Although somewhat outside the scope of this post, whitelisting permits the concise shaping of reward functions to get behavior that might be difficult to learn using other methods.^8 This method also seems fairly useful for aligning short- and medium-term agents. While encountering some new challenges, whitelisting ameliorates or solves many problems with previous impact measures. ^1 Even an idealized form of whitelisting is not *sufficient *to align an otherwise-unaligned agent. However, the same argument can be made against having an off-switch; if we haven’t formally proven the alignment of a seed AI, having more safeguards might be better than throwing out the seatbelt to shed deadweight and get some extra speed.

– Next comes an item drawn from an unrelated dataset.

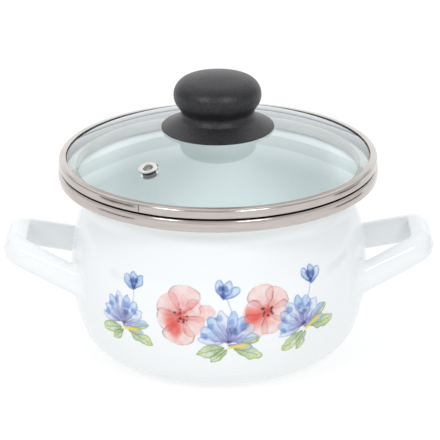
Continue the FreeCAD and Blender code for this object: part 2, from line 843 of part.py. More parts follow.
for thing in doc.Objects:
    if "Invalid" in thing.State or "Error" in thing.State:
        raise ValueError(f"{thing.Name} failed: {thing.State}")
for node in NODES:
    shape = doc.getObject(node).Shape
    if shape.isNull() or not shape.isValid() or len(shape.Solids) != 1:
        raise ValueError(f"{node} is not one valid solid")
for node in NODES:
    shape = doc.getObject(node).Shape
    shape.exportStep(f"parts/{node}.step")
    print(f"{node}: {shape.Volume / 1000:.2f} cm3")
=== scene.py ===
import math

import bmesh
import bpy
import numpy as np
from mathutils import Matrix, Vector


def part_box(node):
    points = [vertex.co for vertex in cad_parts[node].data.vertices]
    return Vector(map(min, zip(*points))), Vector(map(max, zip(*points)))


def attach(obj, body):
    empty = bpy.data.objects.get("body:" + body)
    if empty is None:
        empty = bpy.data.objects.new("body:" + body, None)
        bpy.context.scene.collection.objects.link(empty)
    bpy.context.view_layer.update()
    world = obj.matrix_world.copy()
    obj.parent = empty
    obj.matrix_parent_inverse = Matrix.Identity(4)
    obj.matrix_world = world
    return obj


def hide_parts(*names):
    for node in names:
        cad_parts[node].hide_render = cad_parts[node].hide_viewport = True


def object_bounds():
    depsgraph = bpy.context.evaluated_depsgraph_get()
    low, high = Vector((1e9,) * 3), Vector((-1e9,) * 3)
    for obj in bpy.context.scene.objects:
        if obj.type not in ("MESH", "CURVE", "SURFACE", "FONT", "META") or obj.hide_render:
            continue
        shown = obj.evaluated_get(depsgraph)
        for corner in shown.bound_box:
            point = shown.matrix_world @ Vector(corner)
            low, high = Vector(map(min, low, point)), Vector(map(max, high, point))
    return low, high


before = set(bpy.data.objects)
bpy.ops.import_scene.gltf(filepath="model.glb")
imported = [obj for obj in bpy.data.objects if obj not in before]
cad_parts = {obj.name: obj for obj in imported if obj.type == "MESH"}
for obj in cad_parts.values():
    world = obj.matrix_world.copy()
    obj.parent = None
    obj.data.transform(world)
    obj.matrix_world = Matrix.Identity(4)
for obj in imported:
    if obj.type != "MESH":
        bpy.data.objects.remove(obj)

CAD_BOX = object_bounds()
MM = 0.001
WELD = 1e-6              # metres: points closer than this are one point

# ------------------------------------------------------------------ view and light

RIM_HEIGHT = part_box("pot_rim_band")[1].z / MM
EYE_DISTANCE = 1200.0
EYE_RISE = math.radians(20.26)
LENS_WIDTHS = 5.1477     # focal length, in widths of the picture
AIM_BELOW = math.radians(1.464)
AIM_LEFT = math.radians(-0.038)
ROLL = math.radians(-0.5)
MIDDLE = Vector((0, 0, 0.08))
FLOOR_GAP = 0.05 * MM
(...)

Of course, there are also legitimate arguments to be made on the basis of timelines and optimal time allocation. ^2 Humor aside, we would have no luxury of "catching up on alignment theory" if our code doesn’t work on the first go—that is, if the AI still functions, yet differently than expected. Luckily, humans are great at producing flawless code on the first attempt. ^3 A potentially-helpful analogy: similarly to how Bayesian networks decompose the problem of representing a (potentially extremely large) joint probability table to that of specifying a handful of conditional tables, whitelisting attempts to decompose the messy problem of quantifying state change into a set of comprehensible ontological transitions. ^4 Technically, at 6,250 words, Eliezer’s article falls short of the 7,500 required for "novella" status. ^5 Is there another name for this? ^6 I do think that "responsibility" is an important part of our moral theory, deserving of rescue. ^7 In particular, I found a particular variant of Murphyjitsu helpful: I visualized Eliezer commenting "actually, this fails terribly because..." on one of my posts, letting my mind fill in the rest. In my opinion, one of the most important components of doing AI alignment work is iteratively applying Murphyjitsu and Resolve cycles to your ideas. ^8 A fun example: I imagine it would be fairly easy to train an agent to only destroy certain-colored ships in Space Invaders.